Hildegard of Bingen (1098-1179) was a Benedictine abbess, composer, and mystic. She is known by many today because of her music, but her creativity was born of mystical experiences which found their expression in a variety of ways. The book, Hildegard of Bingen: A Spiritual Reader, is a reader which includes selections from her songs, theological texts, drama, liturgical music, and letters. Each section is introduced by the translator and editor, Carmen Acevedo Butcher, who also provides an introduction to this German woman who challenged the Church while producing in an astonishing range of artistic outlets.
Her songs can be especially moving, and Butcher says we may take that as a sign of being written in happy times. “But there were no such periods for this nun. She lived from illness to illness, conflict to conflict, responsibility to responsibility, and perhaps that is why we feel close to her, because, despite Hildegard’s many accomplishments, her life was clearly filled with the daily grind we all experience; and she through it.”
One example, her song “The Most Sanguine Moment” (Note: she did not give them titles — this is from the translator):
When the Creator actually spilled
His blood on the elements,
earth, air, water, and fire
collapsed with grief,
shook from sadness.
Now, Father, with this gift
anoint our weaknesses.
Her letters show a very human side, and she never hesitated to direct people (including royalty
and Popes) as she thought best. Her drama seems unusual to our modern ears, but is worth reading as it is the earliest known morality play ever recorded.
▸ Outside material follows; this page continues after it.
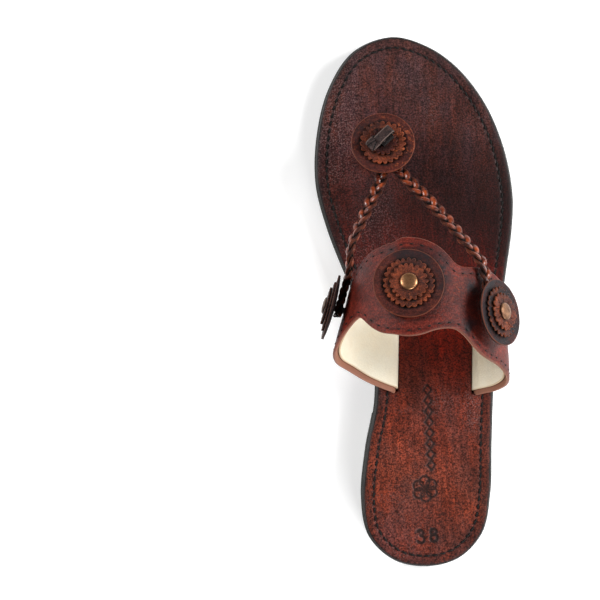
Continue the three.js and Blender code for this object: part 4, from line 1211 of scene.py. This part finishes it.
# ---------------------------------------------------------------- toe rosette
# Three more discs on the toe post's neck, a plain dark one and two pinked ones, loose like the others.
TOE_BASE_DIAMETER = 29.6
TOE_PINKED_DIAMETER, TOE_PINKED_TEETH = 21.6, 23
TOE_SMALL_DIAMETER, TOE_SMALL_TEETH = 13.6, 15
NECK_HOLE_RADIUS = 2.0
toe_stack = [
    ("toe_base_disc", TOE_BASE_DIAMETER, 0, disc_leather, "disc_leather"),
    ("toe_pinked_disc", TOE_PINKED_DIAMETER, TOE_PINKED_TEETH, tan_leather, "tan_leather"),
    ("toe_small_disc", TOE_SMALL_DIAMETER, TOE_SMALL_TEETH, disc_leather, "disc_leather"),
]
for layer, (name, diameter, count, leather, slot) in enumerate(toe_stack):
    points, faces, marks = leather_disc(
        TOE_DISC_LEVEL + layer * DISC_STEP, diameter, NECK_HOLE_RADIUS, count, 0.08, 0.3 * layer, 0, 0.0,
        (TOE_PINKED_DIAMETER, TOE_SMALL_DIAMETER, 0.0)[layer],
    )
    # Painted shade and light: each toe disc is darkened on its left side and gets more pale flecks on its
    # right, as if lit from the right; the rest of the flecks are wear.
    marks["stain_and_shade"] = 0.35 * (1 - step(points[:, 0], -0.15 * diameter, 0.1 * diameter))
    marks["worn"] = 0.35 + 0.8 * step(points[:, 0], 0.05 * diameter, 0.3 * diameter)
    piece(name, placed(toe_place, points), faces, leather, "toe_rosette", [name], marks)

# ---------------------------------------------------------------- toe knot
# The post's lace comes up through the discs and is folded over itself into a flat block that holds
# them. Its end comes out from under the block on the inner side as a short creased tab.
KNOT_TURN = math.radians(40)
LACE_WIDTH, LACE_THICKNESS = 4.4, 1.25
TAB_WIDTH, TAB_THICKNESS = 5.8, 1.2
# A black slab under the block's lower side stands in for its shadow: painted shadow.
SHADOW_SLAB_WIDTH, SHADOW_SLAB_THICKNESS = 4.2, 1.7
BLOCK_ASIDE = 1.2
FOLD_POINTS = [
    (-1.6, 0.75), (4.6, 0.75), (6.0, 1.6), (5.6, 3.1), (2.2, 3.7), (-1.4, 3.4), (-2.5, 2.5), (-1.8, 1.7),
]


def edge_highlight(across, low, high):
    """A pale band of painted highlight along a lace's two edges, from shares low to high of its half width.
    """
    return step(across, low, high) * (1 - step(across, 0.97, 1.0))


fold = smooth_curve(FOLD_POINTS, 120)
along = np.array([math.cos(KNOT_TURN), math.sin(KNOT_TURN), 0.0])
beside = np.array([-math.sin(KNOT_TURN), math.cos(KNOT_TURN), 0.0])
upright = np.array([0.0, 0.0, 1.0])
base = BLOCK_ASIDE * beside + KNOT_LEVEL * upright
block_path = fold[:, :1] * along + base + fold[:, 1:] * upright
block_up = np.cross(beside[None], np.gradient(block_path, axis=0))
section = flat_section(LACE_WIDTH, LACE_THICKNESS, 40, 6)
across = np.abs(section[:, 0]) / (LACE_WIDTH / 2)
parts = [swept(block_path, block_up, section)]
# Painted highlights: pale bands along the top edges of the block and the tab.
highlights = [np.tile(edge_highlight(across, 0.72, 0.9), len(fold))]
# Painted shade on the block's side faces.
shades = [np.tile(0.9 * step(across, 0.975, 1.0), len(fold))]
# The black slab of painted shadow under the block.
shadow_slab_path = base - 1.7 * beside + np.linspace(-1.8, 4.9, 30)[:, None] * along + 0.95 * upright
shadow_slab = swept(shadow_slab_path, upright[None], flat_section(SHADOW_SLAB_WIDTH, SHADOW_SLAB_THICKNESS, 24, 4))
parts.append(shadow_slab)
highlights.append(np.zeros(len(shadow_slab[0])))
shades.append(np.full(len(shadow_slab[0]), 0.9))
t = np.linspace(0, 1, 60)[:, None]
tab_path = base + 0.5 * beside - (0.6 + 6.6 * t) * along + (1.7 + 0.9 * np.sin(np.pi * t)) * upright
section = flat_section(TAB_WIDTH, TAB_THICKNESS, 60, 5)
section = even_points(np.vstack([section, section[:1]]), 73)[:-1]
width = np.interp(t, [0, 0.3, 0.85, 1], [0.7, 1, 1, 0.8])
tab = np.stack([section[:, 0] * width, section[:, 1] + 0 * width], -1)
crease = np.minimum(np.abs(tab[..., 0] - 1.5 * (t - 0.2)), np.abs(tab[..., 0] + 3.4 * (t - 0.25)))
crease = (1 - step(crease, 0.15, 0.6)) * (section[:, 1] > 0)
across = np.abs(section[:, 0]) / (TAB_WIDTH / 2)
tab[..., 1] += 0.5 * across * t - 0.3 * crease
parts.append(swept(tab_path, upright[None], tab))
highlights.append((edge_highlight(across, 0.8, 0.93) + 0 * t).reshape(-1))
# Painted shade on the tab's crease, its side faces and its start under the block.
under_block_shade = 1 - step(t, 0.33, 0.42)
shades.append(np.maximum(np.maximum(step(across, 0.97, 1.0), crease), under_block_shade).reshape(-1))
points, faces = joined(parts)
marks = {"rim": 0.5 * np.concatenate(highlights), "dark": np.concatenate(shades)}
points = placed(toe_place, points)
piece("toe_knot", points, faces, lace_leather, "sandal", ["toe_knot"], marks)

# ---------------------------------------------------------------- floor, light and camera
# A pale matt floor, which glows faintly as painted light that lifts its shadows, three large soft lights and
# a camera straight above.
floor_mesh = bpy.data.meshes.new("floor")
floor_mesh.from_pydata([(-3, -3, 0), (3, -3, 0), (3, 3, 0), (-3, 3, 0)], [], [(0, 1, 2, 3)])
floor = bpy.data.objects.new("floor", floor_mesh)
bpy.context.scene.collection.objects.link(floor)
floor_paint, tree, shader, position = new_material("floor_paint")
grain = scaled_noise(tree, position, 900, 2)
tone = mix_colour(tree, grain, colour(240, 240, 240), colour(246, 246, 246))
tree.links.new(tone, shader.inputs["Base Color"])
shader.inputs["Roughness"].default_value = 0.9
shader.inputs["Specular IOR Level"].default_value = 0.1
# Painted light: the floor's faint glow lifts its shadows and lights the sandal from below.
shader.inputs["Emission Color"].default_value = (1, 1, 1, 1)
shader.inputs["Emission Strength"].default_value = 0.22
floor_mesh.materials.append(floor_paint)

FRAME_WIDTH = 286.8
SOLE_PLANE = 8.0
CAMERA_HEIGHT = 1000.0
CAMERA_X, CAMERA_Y = -50.5, 4.7
LEAN = math.radians(-4.525)
camera_data = bpy.data.cameras.new("camera")
camera_data.sensor_width = 36.0
camera_data.lens = 36.0 * CAMERA_HEIGHT / FRAME_WIDTH
camera_data.clip_end = 20.0
camera = bpy.data.objects.new("camera", camera_data)
bpy.context.scene.collection.objects.link(camera)
camera_place = SHIFT + (CAMERA_X, CAMERA_Y, CAMERA_HEIGHT + SOLE_PLANE)
camera.location = (camera_place * 0.001).tolist()
camera.rotation_euler = (0, 0, LEAN)
bpy.context.scene.camera = camera


def soft_light(name, place, size, power):
    """A square softbox at place, in metres, that faces the sandal."""
    lamp = bpy.data.lights.new(name, "AREA")
    lamp.shape = "SQUARE"
    lamp.size = size
    lamp.energy = power
    made = bpy.data.objects.new(name, lamp)
    bpy.context.scene.collection.objects.link(made)
    made.location = place
    made.rotation_euler = (-Vector(place)).to_track_quat("-Z", "Y").to_euler()
    return made


soft_light("light_right", (1.5, 0.3, 1.0), 0.8, 44)
soft_light("light_left", (-1.4, 0.8, 1.1), 0.9, 36)
soft_light("light_heel", (0.7, -1.45, 0.9), 0.9, 28)
world = bpy.data.worlds.new("studio")
bpy.context.scene.world = world
world.use_nodes = True
world.node_tree.nodes["Background"].inputs[0].default_value = (1, 1, 1, 1)
world.node_tree.nodes["Background"].inputs[1].default_value = 0.12
bpy.context.scene.view_settings.view_transform = "Standard"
It is in the theological works where her mystic self, as seen in visions, is most clear. She has tremendous visions which she describes in detail, and then explains. Giant people, piles of excrement, and speaking fire, water, earth, and air, are all part of what she sees. At times, her visions seem grand for the simple lessons, but at times they make us rethink our most basic beliefs. In explaining how one vision teaches us about the soul’s power, she says, “A person’s physical body is bigger than their literal heart, just as the soul is stronger than the body. This is what I mean: A person’s heart lies hidden within their body, just as the physical body is surrounded by and hidden in the soul’s powers, which cover the entire globe. Your body is in your soul, not your soul in your body.”
In both her visions and her life, she was willing to turn things upside down to help profess God’s word. Although she battled with Church leaders, she was greatly respected and is now recognized as a Saint. In 2012, Pope Benedict the XVI recognized her as a Doctor of the Church, meaning one to study as well as imitate.
As such, this book is a great introduction as it provides a wide selection of her work, and just enough background to give it some context.